▶ Requirement:
Begin with the line that contains "obj.matrix_world = Matrix.Identity(4)" and end with the line that contains "cadBox = object_bounds()": copy that span of lines exactly, and nothing outside it.

▶ Provided information:
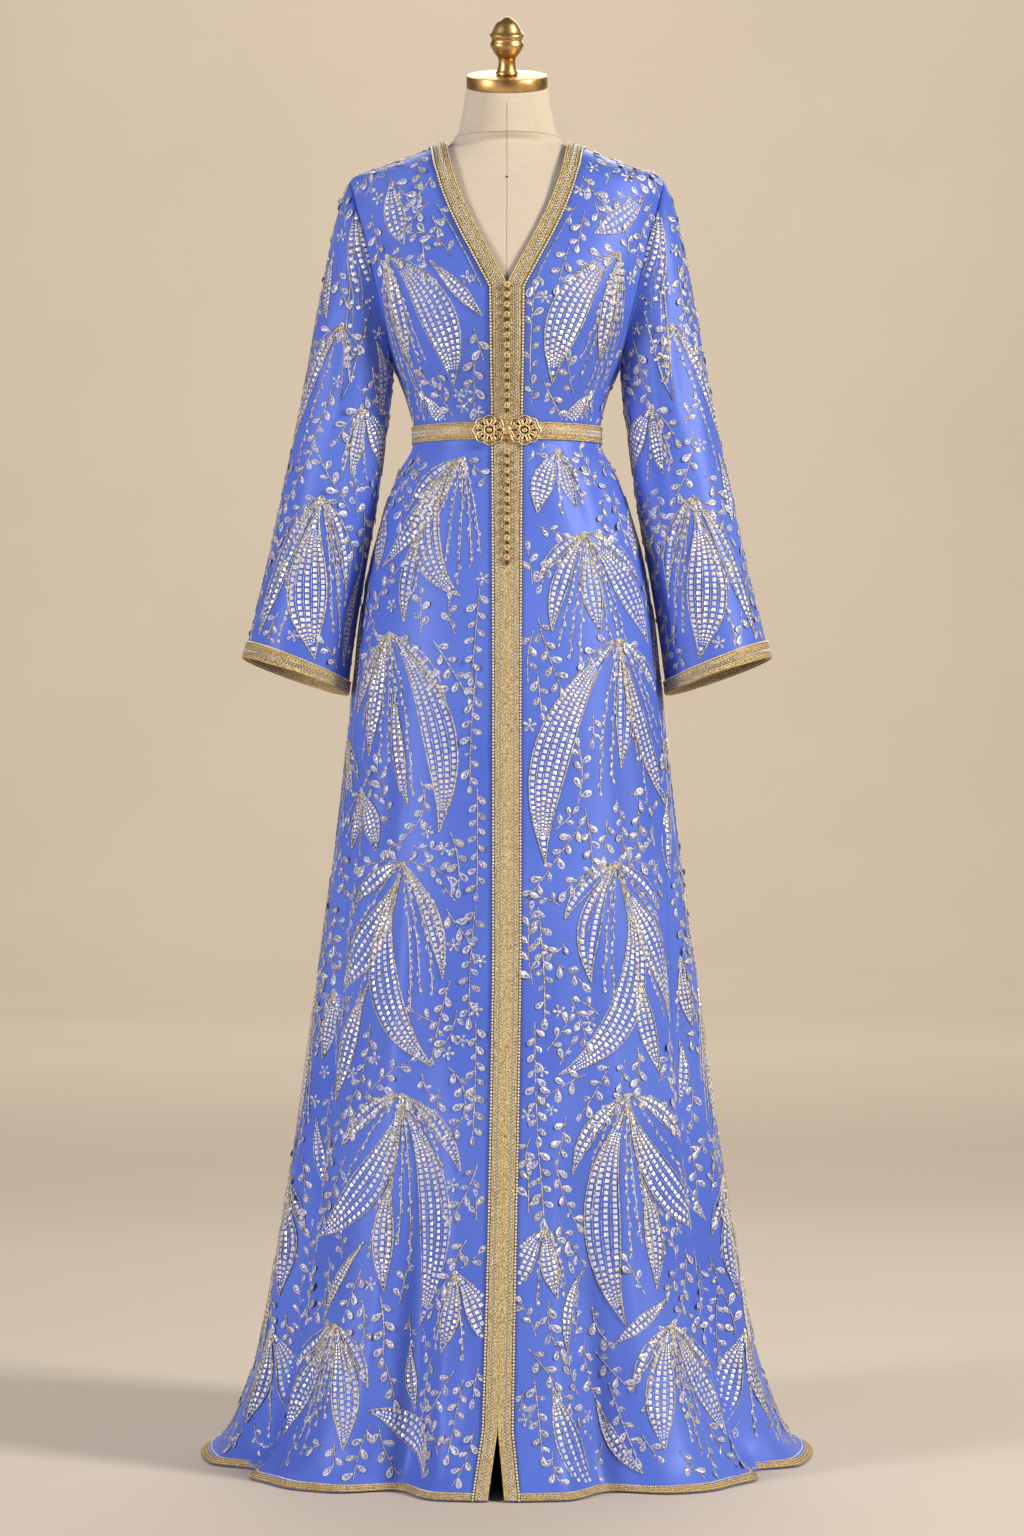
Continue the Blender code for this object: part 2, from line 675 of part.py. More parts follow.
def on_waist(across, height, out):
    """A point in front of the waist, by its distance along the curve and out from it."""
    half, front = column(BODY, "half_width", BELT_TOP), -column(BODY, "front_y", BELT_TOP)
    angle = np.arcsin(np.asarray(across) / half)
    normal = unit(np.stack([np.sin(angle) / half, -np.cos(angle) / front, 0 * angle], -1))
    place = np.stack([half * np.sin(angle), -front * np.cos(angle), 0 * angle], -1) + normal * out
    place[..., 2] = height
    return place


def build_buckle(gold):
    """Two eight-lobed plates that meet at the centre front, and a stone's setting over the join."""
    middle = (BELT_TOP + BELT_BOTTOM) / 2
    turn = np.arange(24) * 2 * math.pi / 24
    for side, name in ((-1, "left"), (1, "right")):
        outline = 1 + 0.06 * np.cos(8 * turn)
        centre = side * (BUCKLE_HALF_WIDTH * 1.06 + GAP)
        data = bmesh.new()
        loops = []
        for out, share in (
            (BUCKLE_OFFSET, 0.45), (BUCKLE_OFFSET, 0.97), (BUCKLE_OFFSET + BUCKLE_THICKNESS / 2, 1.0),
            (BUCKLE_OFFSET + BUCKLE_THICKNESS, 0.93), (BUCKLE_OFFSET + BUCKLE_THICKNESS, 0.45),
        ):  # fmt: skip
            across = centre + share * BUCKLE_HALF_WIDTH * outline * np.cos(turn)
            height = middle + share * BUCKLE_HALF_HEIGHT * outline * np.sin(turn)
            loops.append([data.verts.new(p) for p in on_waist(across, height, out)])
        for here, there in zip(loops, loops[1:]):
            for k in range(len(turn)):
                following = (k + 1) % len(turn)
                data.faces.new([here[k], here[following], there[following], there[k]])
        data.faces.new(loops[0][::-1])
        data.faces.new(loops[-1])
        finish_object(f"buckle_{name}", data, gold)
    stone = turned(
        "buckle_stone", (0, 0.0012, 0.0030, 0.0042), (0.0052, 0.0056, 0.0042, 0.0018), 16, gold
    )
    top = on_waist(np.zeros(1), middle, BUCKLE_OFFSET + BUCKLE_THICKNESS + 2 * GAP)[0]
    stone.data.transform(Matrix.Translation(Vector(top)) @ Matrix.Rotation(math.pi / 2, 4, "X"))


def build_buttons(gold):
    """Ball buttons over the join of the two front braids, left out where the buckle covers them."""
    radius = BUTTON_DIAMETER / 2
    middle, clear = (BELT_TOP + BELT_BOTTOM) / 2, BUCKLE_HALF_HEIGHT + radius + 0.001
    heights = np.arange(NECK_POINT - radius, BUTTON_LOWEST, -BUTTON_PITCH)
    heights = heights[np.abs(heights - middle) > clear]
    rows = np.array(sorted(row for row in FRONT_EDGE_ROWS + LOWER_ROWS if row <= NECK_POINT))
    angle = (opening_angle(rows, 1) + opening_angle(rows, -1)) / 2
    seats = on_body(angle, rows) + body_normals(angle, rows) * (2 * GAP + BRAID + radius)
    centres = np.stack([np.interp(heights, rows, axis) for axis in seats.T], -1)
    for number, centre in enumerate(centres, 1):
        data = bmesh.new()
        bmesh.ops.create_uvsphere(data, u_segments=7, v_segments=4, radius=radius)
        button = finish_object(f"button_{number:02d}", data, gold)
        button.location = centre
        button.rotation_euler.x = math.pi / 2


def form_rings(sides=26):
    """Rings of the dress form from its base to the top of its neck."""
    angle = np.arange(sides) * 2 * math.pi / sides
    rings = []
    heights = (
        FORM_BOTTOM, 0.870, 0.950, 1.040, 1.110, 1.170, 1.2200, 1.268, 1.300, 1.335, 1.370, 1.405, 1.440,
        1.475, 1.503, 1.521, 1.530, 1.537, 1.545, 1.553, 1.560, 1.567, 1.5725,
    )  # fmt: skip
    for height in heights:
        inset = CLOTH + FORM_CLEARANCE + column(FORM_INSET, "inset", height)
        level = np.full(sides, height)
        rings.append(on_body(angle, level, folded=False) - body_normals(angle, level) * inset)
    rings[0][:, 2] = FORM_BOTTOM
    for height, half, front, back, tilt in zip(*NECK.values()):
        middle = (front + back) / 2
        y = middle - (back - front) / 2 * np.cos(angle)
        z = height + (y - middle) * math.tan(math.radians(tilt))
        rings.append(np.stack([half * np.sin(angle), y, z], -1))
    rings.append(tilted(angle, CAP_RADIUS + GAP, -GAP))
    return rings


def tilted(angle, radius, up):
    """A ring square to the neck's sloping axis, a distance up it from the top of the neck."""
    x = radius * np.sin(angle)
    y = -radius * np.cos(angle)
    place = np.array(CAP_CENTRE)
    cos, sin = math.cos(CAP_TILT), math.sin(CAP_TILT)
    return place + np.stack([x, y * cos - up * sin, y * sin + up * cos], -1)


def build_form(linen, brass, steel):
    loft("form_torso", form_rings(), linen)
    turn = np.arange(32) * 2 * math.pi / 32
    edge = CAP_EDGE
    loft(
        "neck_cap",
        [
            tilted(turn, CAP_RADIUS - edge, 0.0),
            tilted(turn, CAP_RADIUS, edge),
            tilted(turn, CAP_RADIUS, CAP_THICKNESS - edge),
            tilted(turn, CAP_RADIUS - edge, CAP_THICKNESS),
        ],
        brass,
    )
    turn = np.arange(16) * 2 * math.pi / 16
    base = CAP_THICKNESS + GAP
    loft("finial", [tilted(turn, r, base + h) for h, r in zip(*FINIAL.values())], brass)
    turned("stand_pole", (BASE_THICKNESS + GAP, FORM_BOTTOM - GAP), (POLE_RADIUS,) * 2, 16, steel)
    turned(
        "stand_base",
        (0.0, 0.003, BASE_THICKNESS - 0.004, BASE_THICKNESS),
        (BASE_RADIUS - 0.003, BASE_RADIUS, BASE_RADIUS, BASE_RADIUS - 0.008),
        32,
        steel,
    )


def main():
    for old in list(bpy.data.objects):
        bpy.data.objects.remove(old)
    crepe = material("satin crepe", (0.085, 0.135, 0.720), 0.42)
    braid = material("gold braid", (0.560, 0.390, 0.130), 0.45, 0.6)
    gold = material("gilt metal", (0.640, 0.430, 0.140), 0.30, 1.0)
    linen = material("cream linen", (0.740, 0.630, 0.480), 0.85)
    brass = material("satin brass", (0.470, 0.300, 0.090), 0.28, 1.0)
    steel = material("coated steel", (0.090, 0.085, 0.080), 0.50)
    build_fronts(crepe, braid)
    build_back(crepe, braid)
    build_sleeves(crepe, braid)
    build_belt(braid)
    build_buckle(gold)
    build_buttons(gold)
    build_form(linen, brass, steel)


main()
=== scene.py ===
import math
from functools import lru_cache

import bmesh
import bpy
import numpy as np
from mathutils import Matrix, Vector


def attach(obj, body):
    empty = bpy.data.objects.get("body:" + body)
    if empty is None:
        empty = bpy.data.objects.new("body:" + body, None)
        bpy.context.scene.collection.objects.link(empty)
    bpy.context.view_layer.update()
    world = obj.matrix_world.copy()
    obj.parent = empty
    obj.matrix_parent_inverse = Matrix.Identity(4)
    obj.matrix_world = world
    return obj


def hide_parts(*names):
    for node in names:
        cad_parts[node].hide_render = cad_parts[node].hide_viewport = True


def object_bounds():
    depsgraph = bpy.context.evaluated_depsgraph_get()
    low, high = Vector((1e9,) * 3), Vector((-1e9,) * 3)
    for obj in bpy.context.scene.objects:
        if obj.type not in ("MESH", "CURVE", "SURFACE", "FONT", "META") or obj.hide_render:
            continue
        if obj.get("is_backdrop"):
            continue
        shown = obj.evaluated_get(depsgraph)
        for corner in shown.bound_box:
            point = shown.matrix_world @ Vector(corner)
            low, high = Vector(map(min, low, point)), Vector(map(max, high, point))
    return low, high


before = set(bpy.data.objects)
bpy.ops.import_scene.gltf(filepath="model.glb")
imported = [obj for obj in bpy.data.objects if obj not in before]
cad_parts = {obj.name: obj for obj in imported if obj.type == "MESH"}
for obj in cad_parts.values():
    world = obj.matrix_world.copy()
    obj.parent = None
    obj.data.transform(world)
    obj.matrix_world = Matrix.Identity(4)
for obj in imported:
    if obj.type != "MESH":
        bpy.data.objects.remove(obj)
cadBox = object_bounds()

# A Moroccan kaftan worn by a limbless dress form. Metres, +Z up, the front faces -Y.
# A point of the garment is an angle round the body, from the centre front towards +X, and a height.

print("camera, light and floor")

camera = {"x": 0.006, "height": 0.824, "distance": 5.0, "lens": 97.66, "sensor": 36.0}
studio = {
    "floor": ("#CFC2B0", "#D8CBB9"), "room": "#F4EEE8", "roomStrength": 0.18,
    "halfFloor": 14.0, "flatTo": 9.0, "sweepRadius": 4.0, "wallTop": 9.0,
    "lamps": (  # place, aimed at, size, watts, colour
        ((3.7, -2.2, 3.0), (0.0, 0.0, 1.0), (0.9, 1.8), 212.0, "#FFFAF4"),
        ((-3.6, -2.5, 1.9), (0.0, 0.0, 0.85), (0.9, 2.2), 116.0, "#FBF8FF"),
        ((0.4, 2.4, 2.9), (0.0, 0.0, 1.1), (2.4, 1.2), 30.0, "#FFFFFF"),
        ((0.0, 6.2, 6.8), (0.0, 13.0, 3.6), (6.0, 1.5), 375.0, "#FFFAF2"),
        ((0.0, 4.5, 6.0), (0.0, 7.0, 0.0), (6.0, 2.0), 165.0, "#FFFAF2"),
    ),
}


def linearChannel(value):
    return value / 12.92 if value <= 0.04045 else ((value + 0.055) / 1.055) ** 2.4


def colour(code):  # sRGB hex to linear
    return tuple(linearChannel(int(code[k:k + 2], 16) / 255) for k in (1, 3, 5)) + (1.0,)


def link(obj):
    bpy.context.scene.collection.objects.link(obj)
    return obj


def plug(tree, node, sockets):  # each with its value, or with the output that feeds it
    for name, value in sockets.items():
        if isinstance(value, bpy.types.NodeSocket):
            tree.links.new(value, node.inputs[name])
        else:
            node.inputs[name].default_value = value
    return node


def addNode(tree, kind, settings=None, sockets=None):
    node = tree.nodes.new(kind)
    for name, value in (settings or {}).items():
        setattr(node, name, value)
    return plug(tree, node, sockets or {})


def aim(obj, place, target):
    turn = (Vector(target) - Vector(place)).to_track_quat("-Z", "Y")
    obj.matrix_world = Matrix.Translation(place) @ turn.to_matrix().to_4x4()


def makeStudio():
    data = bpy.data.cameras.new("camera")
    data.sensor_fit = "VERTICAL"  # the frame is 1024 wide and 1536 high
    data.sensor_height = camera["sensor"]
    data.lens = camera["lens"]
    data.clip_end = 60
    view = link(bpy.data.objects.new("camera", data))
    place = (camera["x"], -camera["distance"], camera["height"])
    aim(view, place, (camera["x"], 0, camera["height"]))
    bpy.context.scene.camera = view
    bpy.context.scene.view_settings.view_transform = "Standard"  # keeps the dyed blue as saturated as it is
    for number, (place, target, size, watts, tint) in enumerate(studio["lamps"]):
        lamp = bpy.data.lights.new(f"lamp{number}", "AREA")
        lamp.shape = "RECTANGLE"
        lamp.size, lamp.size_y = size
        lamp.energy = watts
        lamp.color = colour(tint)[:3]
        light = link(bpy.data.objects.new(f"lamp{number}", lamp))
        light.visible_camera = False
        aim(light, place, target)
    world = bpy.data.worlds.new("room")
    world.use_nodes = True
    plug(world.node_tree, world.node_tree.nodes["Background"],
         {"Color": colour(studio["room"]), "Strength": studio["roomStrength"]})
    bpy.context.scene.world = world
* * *
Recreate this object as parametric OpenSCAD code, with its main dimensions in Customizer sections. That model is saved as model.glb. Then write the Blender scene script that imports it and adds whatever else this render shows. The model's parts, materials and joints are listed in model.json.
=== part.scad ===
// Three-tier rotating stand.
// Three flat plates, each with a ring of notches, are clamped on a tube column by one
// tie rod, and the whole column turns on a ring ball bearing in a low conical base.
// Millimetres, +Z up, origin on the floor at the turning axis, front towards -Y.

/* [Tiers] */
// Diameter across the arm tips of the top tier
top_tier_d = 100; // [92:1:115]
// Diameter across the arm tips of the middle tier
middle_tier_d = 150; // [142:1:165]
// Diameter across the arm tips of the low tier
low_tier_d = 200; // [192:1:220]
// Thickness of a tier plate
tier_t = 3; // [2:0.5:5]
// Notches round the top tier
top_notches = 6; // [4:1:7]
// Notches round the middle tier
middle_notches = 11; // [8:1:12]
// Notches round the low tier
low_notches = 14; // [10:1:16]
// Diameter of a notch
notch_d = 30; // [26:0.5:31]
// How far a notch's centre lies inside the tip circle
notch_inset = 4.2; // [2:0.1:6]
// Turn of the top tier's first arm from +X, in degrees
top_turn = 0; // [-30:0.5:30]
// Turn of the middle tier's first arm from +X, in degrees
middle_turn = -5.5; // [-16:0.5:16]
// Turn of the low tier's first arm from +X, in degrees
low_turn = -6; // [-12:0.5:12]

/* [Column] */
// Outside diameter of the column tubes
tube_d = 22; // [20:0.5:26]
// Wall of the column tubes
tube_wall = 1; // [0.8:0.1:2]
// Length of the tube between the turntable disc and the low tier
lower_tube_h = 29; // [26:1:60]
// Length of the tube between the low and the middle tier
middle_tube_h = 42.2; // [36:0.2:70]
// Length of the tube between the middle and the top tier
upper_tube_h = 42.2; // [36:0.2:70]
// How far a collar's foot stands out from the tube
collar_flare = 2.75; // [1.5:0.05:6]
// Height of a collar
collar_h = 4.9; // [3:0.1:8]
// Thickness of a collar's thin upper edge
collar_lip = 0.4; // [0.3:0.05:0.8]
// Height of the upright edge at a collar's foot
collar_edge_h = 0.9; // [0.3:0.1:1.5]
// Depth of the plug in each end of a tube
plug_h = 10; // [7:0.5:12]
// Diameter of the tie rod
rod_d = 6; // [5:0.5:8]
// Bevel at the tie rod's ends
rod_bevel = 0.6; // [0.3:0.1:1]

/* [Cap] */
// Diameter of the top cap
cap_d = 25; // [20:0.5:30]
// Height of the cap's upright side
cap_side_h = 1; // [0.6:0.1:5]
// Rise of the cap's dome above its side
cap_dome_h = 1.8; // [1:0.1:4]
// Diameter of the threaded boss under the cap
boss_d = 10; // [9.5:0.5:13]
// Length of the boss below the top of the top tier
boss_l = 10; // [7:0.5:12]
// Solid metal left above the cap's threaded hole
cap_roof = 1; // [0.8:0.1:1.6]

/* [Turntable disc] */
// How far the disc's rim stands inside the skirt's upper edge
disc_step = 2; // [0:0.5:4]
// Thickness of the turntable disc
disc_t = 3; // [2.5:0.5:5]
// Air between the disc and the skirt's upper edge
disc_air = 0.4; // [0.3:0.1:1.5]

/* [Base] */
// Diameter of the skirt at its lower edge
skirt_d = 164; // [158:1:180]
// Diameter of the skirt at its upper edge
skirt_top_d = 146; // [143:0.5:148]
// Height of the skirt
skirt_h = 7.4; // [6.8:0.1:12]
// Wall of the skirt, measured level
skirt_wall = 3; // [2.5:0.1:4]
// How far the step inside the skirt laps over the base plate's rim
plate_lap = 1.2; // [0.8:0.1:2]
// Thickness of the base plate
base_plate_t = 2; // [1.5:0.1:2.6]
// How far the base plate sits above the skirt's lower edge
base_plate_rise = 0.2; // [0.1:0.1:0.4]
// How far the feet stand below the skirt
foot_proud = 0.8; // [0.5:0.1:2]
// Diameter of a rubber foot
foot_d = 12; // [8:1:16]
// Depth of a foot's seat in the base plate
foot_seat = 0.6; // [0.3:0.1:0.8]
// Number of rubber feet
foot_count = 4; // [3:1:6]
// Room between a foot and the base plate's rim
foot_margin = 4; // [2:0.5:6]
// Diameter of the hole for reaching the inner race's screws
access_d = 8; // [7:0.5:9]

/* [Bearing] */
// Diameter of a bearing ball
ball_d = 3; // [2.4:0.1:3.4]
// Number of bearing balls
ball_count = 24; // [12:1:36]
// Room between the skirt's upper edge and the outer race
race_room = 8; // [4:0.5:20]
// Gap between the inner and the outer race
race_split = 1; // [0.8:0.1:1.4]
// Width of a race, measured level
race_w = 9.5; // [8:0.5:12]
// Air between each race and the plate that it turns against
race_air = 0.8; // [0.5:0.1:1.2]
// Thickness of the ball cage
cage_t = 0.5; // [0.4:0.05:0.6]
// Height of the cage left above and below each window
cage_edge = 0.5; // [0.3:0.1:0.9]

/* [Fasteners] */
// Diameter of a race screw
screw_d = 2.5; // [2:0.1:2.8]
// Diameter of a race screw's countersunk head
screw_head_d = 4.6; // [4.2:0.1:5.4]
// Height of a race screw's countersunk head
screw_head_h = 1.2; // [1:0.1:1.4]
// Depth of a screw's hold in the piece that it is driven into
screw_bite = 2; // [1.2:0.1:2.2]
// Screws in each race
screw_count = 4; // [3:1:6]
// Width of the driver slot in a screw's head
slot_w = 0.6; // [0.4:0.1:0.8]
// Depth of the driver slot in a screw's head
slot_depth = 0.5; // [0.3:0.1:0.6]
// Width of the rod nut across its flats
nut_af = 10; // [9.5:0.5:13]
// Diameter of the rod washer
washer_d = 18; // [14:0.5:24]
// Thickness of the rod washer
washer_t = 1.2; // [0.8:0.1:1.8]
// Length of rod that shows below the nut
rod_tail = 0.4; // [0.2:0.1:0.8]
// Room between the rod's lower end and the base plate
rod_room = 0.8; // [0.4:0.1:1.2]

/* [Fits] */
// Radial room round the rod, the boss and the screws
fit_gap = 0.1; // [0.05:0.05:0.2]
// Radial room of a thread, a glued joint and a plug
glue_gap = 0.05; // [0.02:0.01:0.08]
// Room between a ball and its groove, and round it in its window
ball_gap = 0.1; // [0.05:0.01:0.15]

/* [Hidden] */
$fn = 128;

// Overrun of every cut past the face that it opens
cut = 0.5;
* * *
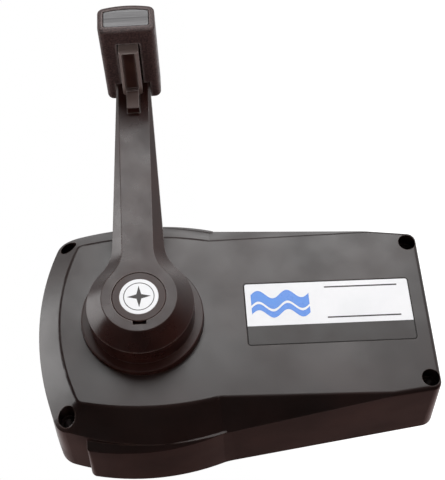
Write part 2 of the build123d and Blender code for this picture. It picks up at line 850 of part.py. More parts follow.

▶ Result of this task:
    obj.matrix_world = Matrix.Identity(4)
for obj in imported:
    if obj.type != "MESH":
        bpy.data.objects.remove(obj)
cadBox = object_bounds()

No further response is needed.